In South Africa, the arrest warrants followed a four year legal battle by Gadija Davids, who was on board the Mavi Marmara when it was attacked by Israeli commandos in international waters, some 150 km from Gaza. Davids alleges that she was kidnapped and assaulted by Israeli commandos before being imprisoned in Israel. It was on this basis she made a legal complaint in 2011.

In the absence of any serious attempt by the International Criminal Court to investigate and prosecute Israeli officials for international crimes the burden of responsibility has fallen on individual countries. South Africa has thus taken the lead to uphold the rule of law and protect its citizens.

Although the ICC currently has the power to investigate and prosecute war crimes, crimes against humanity and genocide, its powers are limited to crimes committed in the territories of, or by nationals of, the countries that have ratified its statute. Israel has not ratified the Rome Treaty and is unlikely to do so. After all, that would threaten its long-standing custom of acting with impunity. If ordered by the Security Council, however, the ICC will act even against a country that did not ratify the treaty. While it was such a resolution that was used to force through the indictment of Sudan’s President Omar Al-Bashir, it is almost impossible to believe that the same would happen against Israeli officials given the US veto in the Security Council.

As its stands the arrest of Israeli suspects is not imminent. However, the upshot of the arrest warrants is that their freedom to travel may be severely curtailed. To use the words of Gadija Davids, they are now “fugitives from justice responsible to answer for crimes that were committed on the high seas.” Furthermore, they will be forced to think twice before they resort to such indiscriminate and disproportionate use of force in future.

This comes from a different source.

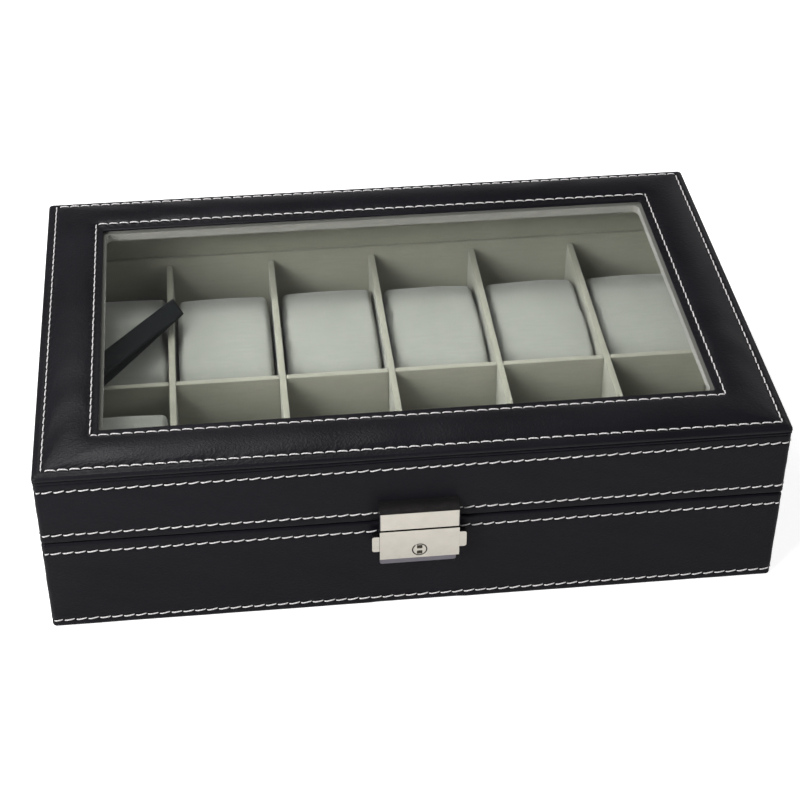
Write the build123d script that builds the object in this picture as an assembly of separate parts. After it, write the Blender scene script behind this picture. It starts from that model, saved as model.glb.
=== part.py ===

Israeli officials have every reason to be concerned. Their worst nightmare is if the South African move sets a precedent for other African states to follow suit. This is not far-fetched. The African Union has in recent years been very critical of the ICC and has adopted a number of resolutions confirming this. The vast majority of cases which the ICC is currently investigating are related to crimes committed in Africa, and there were crimes. The problem, though, is that Africans see themselves as being singled out for prosecution while other war crimes suspects, such as Israelis, enjoy immunity.

In the same manner that Israel is quick to act on behalf of its citizens as of right, so too will African countries like South Africa be compelled to act to protect the rights of their citizens. Given South Africa’s current chairmanship of the African Union and its political and moral authority on the continent the net is expected to close ever tighter around those Israelis suspected of international crimes. A large number of African states are members of the ICC; its abject failure has left them with no other choice but to utilise domestic channels to pursue universal justice, regardless of the nationality of the alleged perpetrators.